Here are a few guidelines to help you reduce production drift:
- Specify the required state: Define the intended state of the production environment as a set of policies using declarative compliance tools.
- Monitor continuously: To determine any deviations, use a monitoring tool to monitor the production environment or compare the system’s present state to the desired state to identify any deviations.
- Identify the root cause: If drift is detected, it is crucial to identify its root cause. You can do this by examining the logs, analyzing system performance or observing the configuration alterations over time.
- Rectify the drift: After determining the issue’s root, you should address it to align its compliance with the intended state. To do this, you may need to examine logs, examine configuration changes, and analyze system performance.
- Automate the remediation process: To ensure that drift is automatically and quickly rectified, you should automate the remediation process. To achieve this, you can leverage a declarative compliance tool that can help you automatically implement the changes to bring the system back into conformity with the intended state.
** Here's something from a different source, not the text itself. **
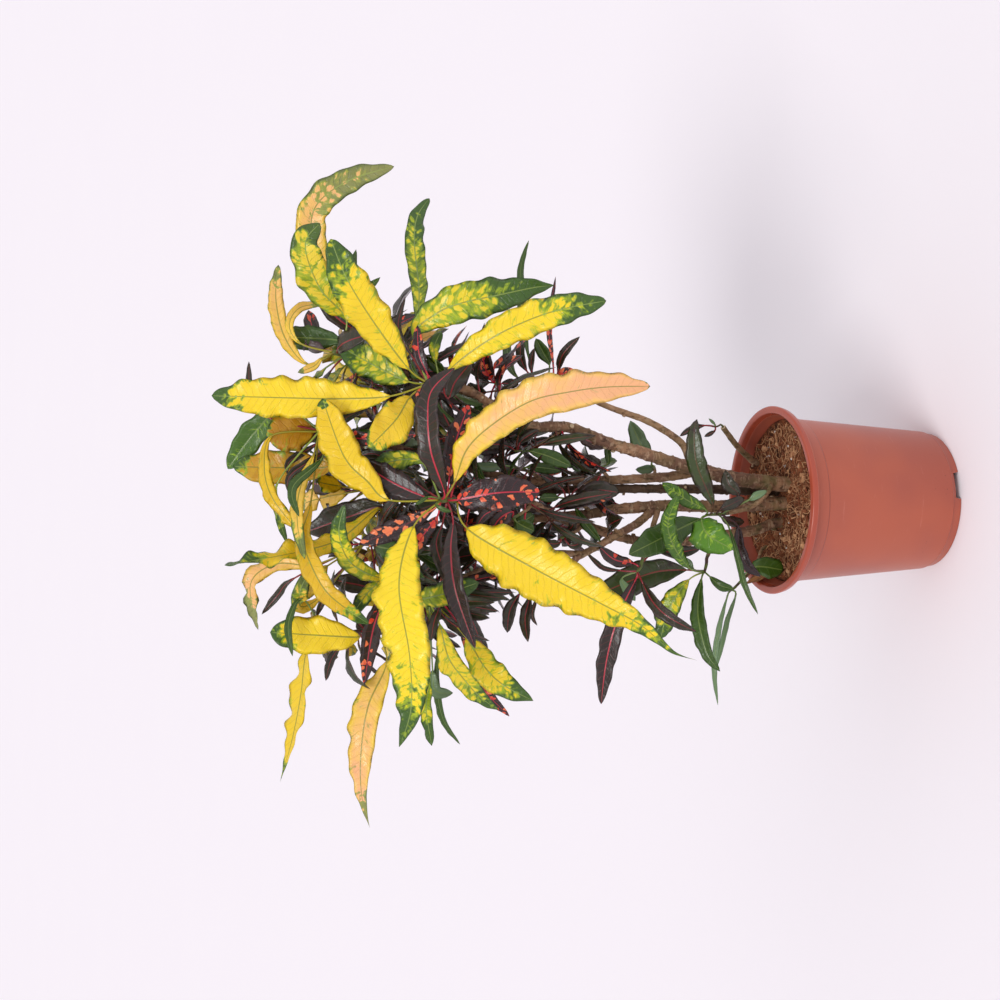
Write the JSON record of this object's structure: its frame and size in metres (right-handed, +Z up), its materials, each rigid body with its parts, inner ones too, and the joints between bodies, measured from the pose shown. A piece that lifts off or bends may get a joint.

- Review and update policies: You should review and revise your policies to ensure they are still relevant and useful and stay updated. To achieve this, you may need to adjust the policies to reflect new compliance requirements or shift your business requirements.
Summary
By identifying drift in cloud environments, organizations can use policy-as-code to ensure that their cloud infrastructure is safe, compliant and secure. In this way, they can ensure compliance with industry best practices, regulatory standards and internal policies. This reduces the risks associated with configuration deviations and enables enterprises to maintain a secure and reliable cloud environment.